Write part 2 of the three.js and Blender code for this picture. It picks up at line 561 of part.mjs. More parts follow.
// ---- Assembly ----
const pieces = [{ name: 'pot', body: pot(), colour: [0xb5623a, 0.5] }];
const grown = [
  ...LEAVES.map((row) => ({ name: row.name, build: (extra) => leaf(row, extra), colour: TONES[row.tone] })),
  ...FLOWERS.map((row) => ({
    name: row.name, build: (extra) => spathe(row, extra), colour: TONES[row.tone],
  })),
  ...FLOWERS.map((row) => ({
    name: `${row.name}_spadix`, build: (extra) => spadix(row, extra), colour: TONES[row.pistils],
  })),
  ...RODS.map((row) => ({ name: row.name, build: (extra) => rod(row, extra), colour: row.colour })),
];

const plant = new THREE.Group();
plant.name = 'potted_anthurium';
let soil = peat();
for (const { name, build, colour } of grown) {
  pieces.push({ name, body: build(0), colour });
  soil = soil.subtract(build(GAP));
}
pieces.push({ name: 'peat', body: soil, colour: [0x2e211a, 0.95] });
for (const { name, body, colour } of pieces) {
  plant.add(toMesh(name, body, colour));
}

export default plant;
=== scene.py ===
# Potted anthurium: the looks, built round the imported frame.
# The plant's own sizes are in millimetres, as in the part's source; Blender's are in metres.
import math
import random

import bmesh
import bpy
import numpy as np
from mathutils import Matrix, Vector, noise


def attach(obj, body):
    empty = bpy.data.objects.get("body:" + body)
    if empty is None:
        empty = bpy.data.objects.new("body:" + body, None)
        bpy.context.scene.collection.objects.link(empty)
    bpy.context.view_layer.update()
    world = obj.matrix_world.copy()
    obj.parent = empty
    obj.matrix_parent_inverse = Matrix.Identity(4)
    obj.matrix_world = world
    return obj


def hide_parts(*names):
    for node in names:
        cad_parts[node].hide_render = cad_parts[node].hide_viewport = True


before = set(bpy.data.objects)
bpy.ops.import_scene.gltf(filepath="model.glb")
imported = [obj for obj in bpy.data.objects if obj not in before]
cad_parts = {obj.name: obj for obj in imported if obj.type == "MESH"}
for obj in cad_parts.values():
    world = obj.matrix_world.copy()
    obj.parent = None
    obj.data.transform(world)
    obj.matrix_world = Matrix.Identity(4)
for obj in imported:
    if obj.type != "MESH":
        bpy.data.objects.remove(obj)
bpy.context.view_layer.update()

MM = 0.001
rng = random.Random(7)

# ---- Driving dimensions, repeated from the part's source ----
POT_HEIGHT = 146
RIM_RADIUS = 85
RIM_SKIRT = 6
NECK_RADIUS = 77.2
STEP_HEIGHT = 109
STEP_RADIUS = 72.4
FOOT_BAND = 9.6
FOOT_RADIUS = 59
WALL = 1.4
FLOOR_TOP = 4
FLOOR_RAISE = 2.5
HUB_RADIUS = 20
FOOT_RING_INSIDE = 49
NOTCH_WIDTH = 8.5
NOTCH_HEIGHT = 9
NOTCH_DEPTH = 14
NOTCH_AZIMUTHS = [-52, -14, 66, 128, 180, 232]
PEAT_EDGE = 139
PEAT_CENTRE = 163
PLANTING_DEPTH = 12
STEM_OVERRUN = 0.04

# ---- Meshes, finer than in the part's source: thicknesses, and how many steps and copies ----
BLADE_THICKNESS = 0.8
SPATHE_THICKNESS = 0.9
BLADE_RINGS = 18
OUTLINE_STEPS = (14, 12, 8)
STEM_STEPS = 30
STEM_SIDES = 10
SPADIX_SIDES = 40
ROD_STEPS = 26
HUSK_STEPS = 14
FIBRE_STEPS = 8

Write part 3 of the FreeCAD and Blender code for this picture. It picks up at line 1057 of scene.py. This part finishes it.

-- -- --

▶ [EXERCISE OBJECTIVE]:
Output exactly the lines running from the line containing "const plant = new THREE.Group();" through the line containing "obj.matrix_world = Matrix.Identity(4)", and only those lines.

▶ [THE COMPLETED TASK]:
const plant = new THREE.Group();
plant.name = 'potted_anthurium';
let soil = peat();
for (const { name, build, colour } of grown) {
  pieces.push({ name, body: build(0), colour });
  soil = soil.subtract(build(GAP));
}
pieces.push({ name: 'peat', body: soil, colour: [0x2e211a, 0.95] });
for (const { name, body, colour } of pieces) {
  plant.add(toMesh(name, body, colour));
}

export default plant;
=== scene.py ===
# Potted anthurium: the looks, built round the imported frame.
# The plant's own sizes are in millimetres, as in the part's source; Blender's are in metres.
import math
import random

import bmesh
import bpy
import numpy as np
from mathutils import Matrix, Vector, noise


def attach(obj, body):
    empty = bpy.data.objects.get("body:" + body)
    if empty is None:
        empty = bpy.data.objects.new("body:" + body, None)
        bpy.context.scene.collection.objects.link(empty)
    bpy.context.view_layer.update()
    world = obj.matrix_world.copy()
    obj.parent = empty
    obj.matrix_parent_inverse = Matrix.Identity(4)
    obj.matrix_world = world
    return obj


def hide_parts(*names):
    for node in names:
        cad_parts[node].hide_render = cad_parts[node].hide_viewport = True


before = set(bpy.data.objects)
bpy.ops.import_scene.gltf(filepath="model.glb")
imported = [obj for obj in bpy.data.objects if obj not in before]
cad_parts = {obj.name: obj for obj in imported if obj.type == "MESH"}
for obj in cad_parts.values():
    world = obj.matrix_world.copy()
    obj.parent = None
    obj.data.transform(world)
    obj.matrix_world = Matrix.Identity(4)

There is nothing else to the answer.